Если Карамазовы всё время на виду, то Смердяков всё время в тени. Раб до времени, до своего бунта таится, ему чуждо свободное слово и открытый поступок. «Безобразничает» старик Карамазов, «кутит» и скандалит по трактирам Митя, потрясает общество своими теориями Иван и удивляет всех своим послушничеством Алёша, а Смердяков при этом ни в чём предосудительном не замечен, даже напротив, все его отрицательные качества, известные в городе, как бы служат ему в оправдание и на пользу. Читатель, например, твёрдо знает, что Смердяков трус, безбожник, всегда готовый любого предать из страха за свою шкуру.
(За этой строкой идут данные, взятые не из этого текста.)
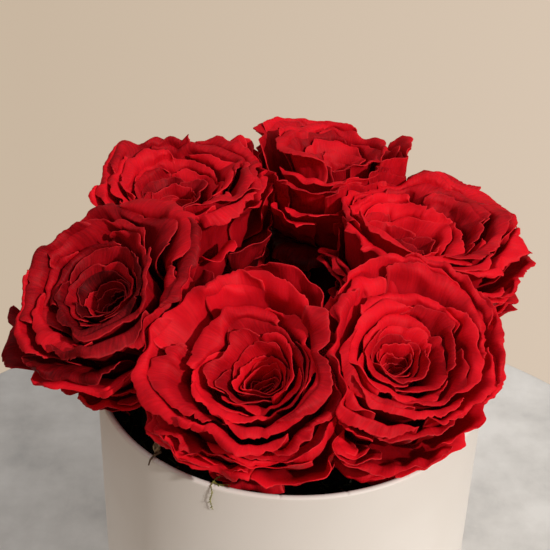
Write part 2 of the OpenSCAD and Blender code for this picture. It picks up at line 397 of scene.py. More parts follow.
def cover_profile():
    """Radius and height along the paper, from under the base over the rim to the inside."""
    half = WALL_T / 2
    foot = [(BOX_R - TURN_UNDER, FOOT_Z), (BOX_R - 2 * FOOT_ROUND, FOOT_Z)]
    corner = [(BOX_R - FOOT_ROUND + FOOT_ROUND * math.sin(a), FOOT_Z + FOOT_ROUND - FOOT_ROUND * math.cos(a))
              for a in np.linspace(0, math.pi / 2, 6)]
    face = [(BOX_R, z) for z in np.linspace(4, BOX_H - half - 0.4, 26)]
    crown = [(BOX_R - half + half * math.cos(a), BOX_H - half + half * math.sin(a))
             for a in np.linspace(0, math.pi, 15)]
    inside = [(BOX_R - WALL_T, z) for z in np.linspace(BOX_H - half - 1, BOX_H - TURN_IN, 6)]
    return np.array(foot + corner + face + crown + inside)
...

Но поразительно, что и сам Смердяков этого не скрывает, напротив, совсем рассказывает, даже прокурору. Так что и на суде прокурор, как само собой разумеющееся, о нём говорит: «В качестве домашнего соглядатая он изменяет своему барину, сообщает подсудимому и о существовании пакета с деньгами и про знаки, по которым можно проникнуть к барину». И всё это-де из страха перед Митенькой, который грозил ему смертью. И это вроде бы и вправду так. Но вместе с тем читатель знает, что Смердяков рассказывает правду с тем, чтобы её скрыть. Все видят его истинное лицо труса и подлеца, и это оказывается вернейшей гарантией остаться вне подозрений. То есть лицо оказывается одновременно как бы и маской.